§ REQUIREMENTS: Extract all data as written.

# # # # # # #

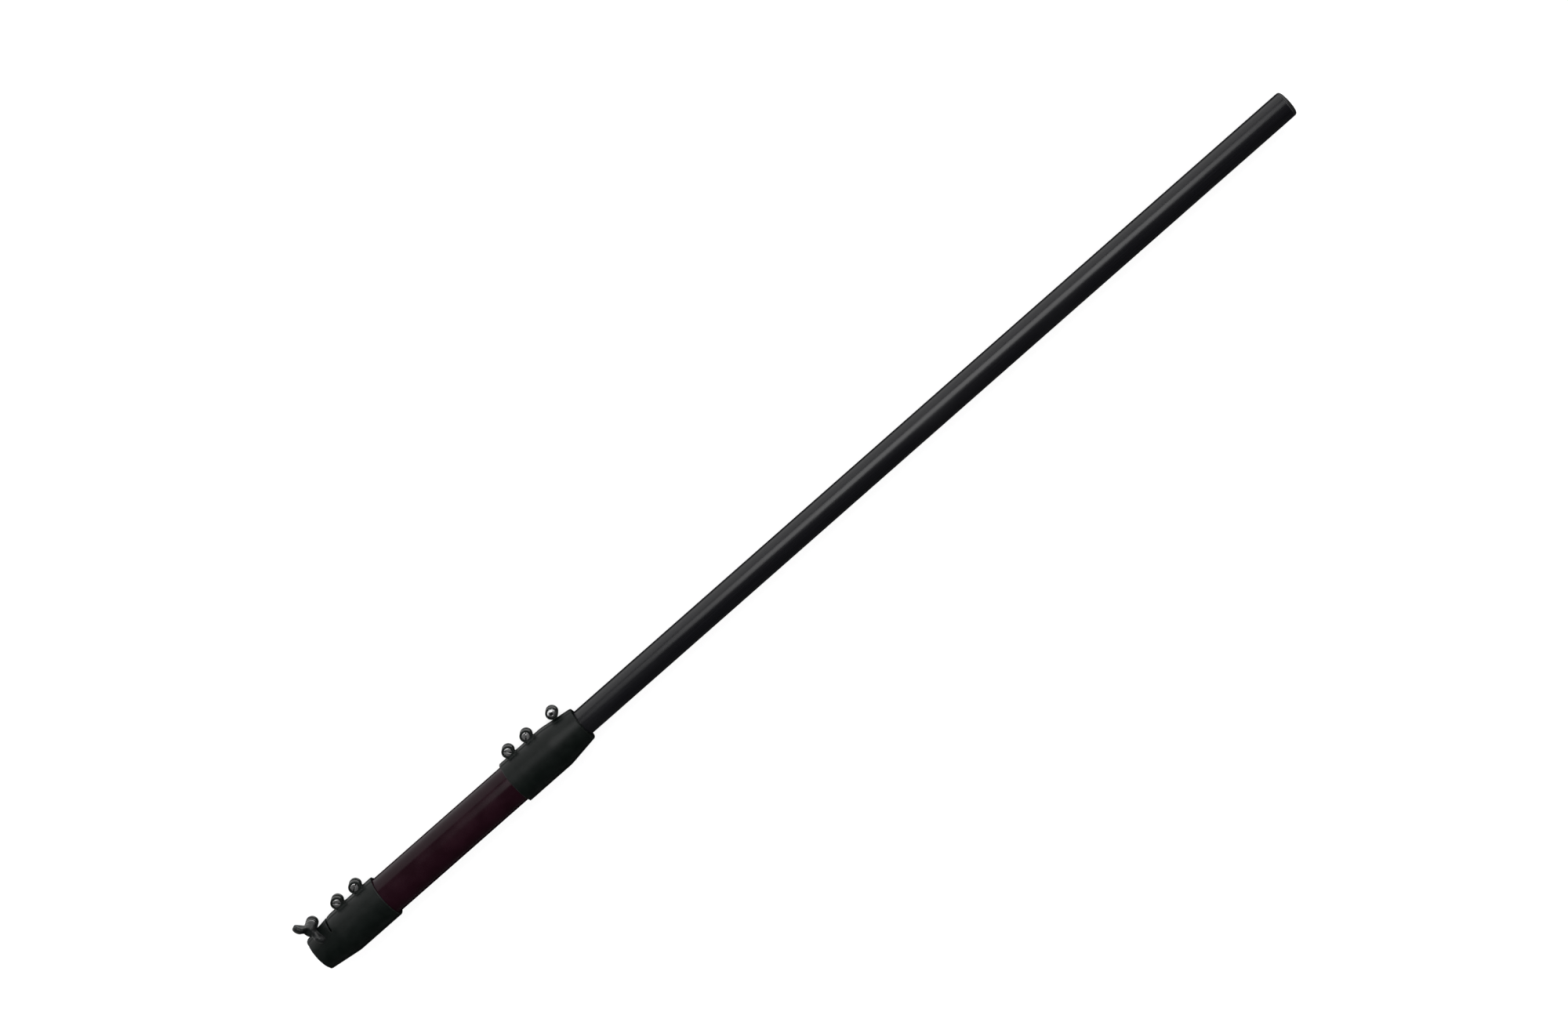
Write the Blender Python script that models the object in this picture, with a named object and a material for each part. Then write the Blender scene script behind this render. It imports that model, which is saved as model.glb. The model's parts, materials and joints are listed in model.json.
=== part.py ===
"""Boom pole section: a one inch tube held in a one and a half inch sleeve by split clamp collars.

The pole lies along X with its tip towards +X. It rests on its two collars and on the front
collar's lugs, so both collar sets are rolled about the pole's axis from a plain frame in which
the lugs point along +Y and the screw heads face +Z.
"""

import math

import bmesh
import bpy
from mathutils import Matrix

MM = 0.001
GAP = 0.3 * MM                      # air between pieces that touch on the real object
PAST = 5 * MM                       # how far a cutter runs beyond what it cuts

# Tubes
TUBE_R = 12.7 * MM                  # one inch tube
TUBE_WALL = 1.5 * MM
TUBE_SHOWN = 829 * MM               # from the front collar's nose to the tip cap
TUBE_HIDDEN = 117 * MM              # from the front collar's nose back into the sleeve
SLEEVE_R = 19.05 * MM               # one and a half inch sleeve
SLEEVE_WALL = 1.6 * MM
SLEEVE_SHOWN = 155 * MM             # between the two collars' mouths
SLEEVE_IN_COLLAR = 50 * MM

# Tip cap
CAP_RIM = 3 * MM
CAP_ROUND = 2.4 * MM
CAP_STEM = 18 * MM
CAP_LEAD = 1 * MM                   # chamfer on the stem's end

# Collar: distances run from the mouth, where the sleeve enters, to the nose
COLLAR_LENGTH = 81 * MM
COLLAR_R = 21 * MM
MOUTH_CHAMFER = 0.8 * MM
TAPER_START = 46.5 * MM
TAPER_BLEND = 40 * MM               # radius of the arc that leads into the taper
TAPER_ANGLE = math.radians(8.05)
NOSE_ROUND = 1.5 * MM
SHOULDER = SLEEVE_IN_COLLAR + 1 * MM
SPLIT_WIDTH = 3 * MM
SPLIT_FLOOR = 8 * MM                # how far from the pole's axis the split starts
RELIEF_AT = 53.8 * MM               # the slit that frees the rear collar's nose from its mouth
RELIEF_WIDTH = 1.5 * MM
RELIEF_FLOOR = 11 * MM              # how far from the pole's axis the slit stops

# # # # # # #

§ TASK RESPONSE:
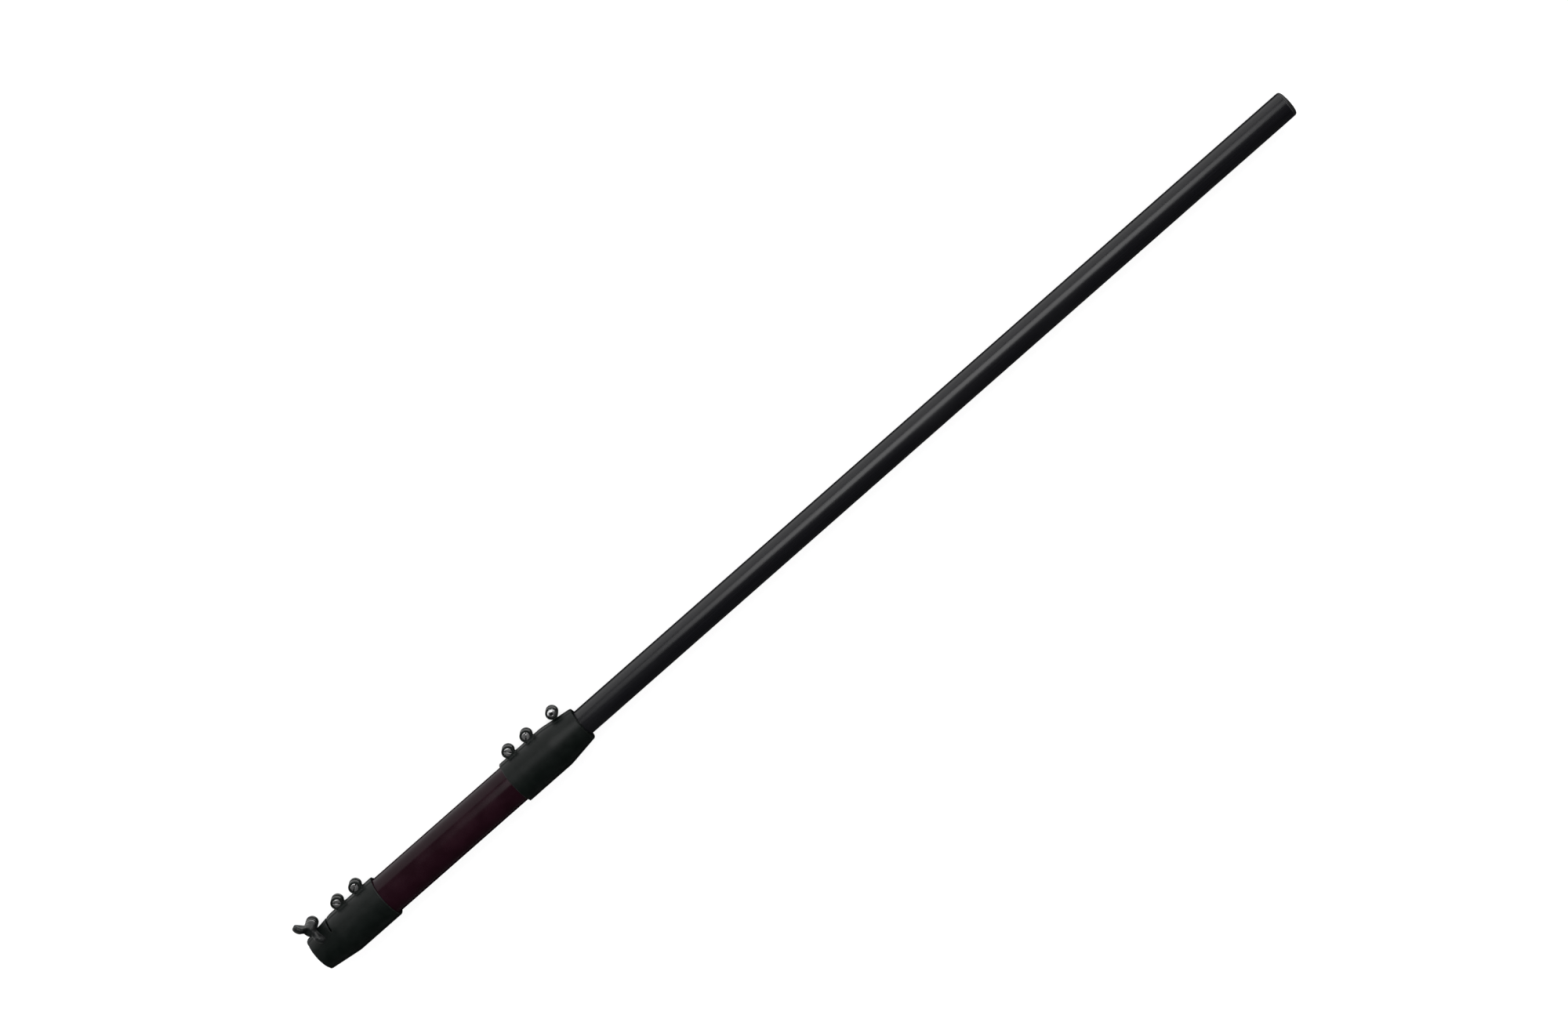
Write the Blender Python script that models the object in this picture, with a named object and a material for each part. Then write the Blender scene script behind this render. It imports that model, which is saved as model.glb. The model's parts, materials and joints are listed in model.json.
=== part.py ===
"""Boom pole section: a one inch tube held in a one and a half inch sleeve by split clamp collars.

The pole lies along X with its tip towards +X. It rests on its two collars and on the front
collar's lugs, so both collar sets are rolled about the pole's axis from a plain frame in which
the lugs point along +Y and the screw heads face +Z.
"""

import math

import bmesh
import bpy
from mathutils import Matrix

MM = 0.001
GAP = 0.3 * MM                      # air between pieces that touch on the real object
PAST = 5 * MM                       # how far a cutter runs beyond what it cuts

# Tubes
TUBE_R = 12.7 * MM                  # one inch tube
TUBE_WALL = 1.5 * MM
TUBE_SHOWN = 829 * MM               # from the front collar's nose to the tip cap
TUBE_HIDDEN = 117 * MM              # from the front collar's nose back into the sleeve
SLEEVE_R = 19.05 * MM               # one and a half inch sleeve
SLEEVE_WALL = 1.6 * MM
SLEEVE_SHOWN = 155 * MM             # between the two collars' mouths
SLEEVE_IN_COLLAR = 50 * MM

# Tip cap
CAP_RIM = 3 * MM
CAP_ROUND = 2.4 * MM
CAP_STEM = 18 * MM
CAP_LEAD = 1 * MM                   # chamfer on the stem's end

# Collar: distances run from the mouth, where the sleeve enters, to the nose
COLLAR_LENGTH = 81 * MM
COLLAR_R = 21 * MM
MOUTH_CHAMFER = 0.8 * MM
TAPER_START = 46.5 * MM
TAPER_BLEND = 40 * MM               # radius of the arc that leads into the taper
TAPER_ANGLE = math.radians(8.05)
NOSE_ROUND = 1.5 * MM
SHOULDER = SLEEVE_IN_COLLAR + 1 * MM
SPLIT_WIDTH = 3 * MM
SPLIT_FLOOR = 8 * MM                # how far from the pole's axis the split starts
RELIEF_AT = 53.8 * MM               # the slit that frees the rear collar's nose from its mouth
RELIEF_WIDTH = 1.5 * MM
RELIEF_FLOOR = 11 * MM              # how far from the pole's axis the slit stops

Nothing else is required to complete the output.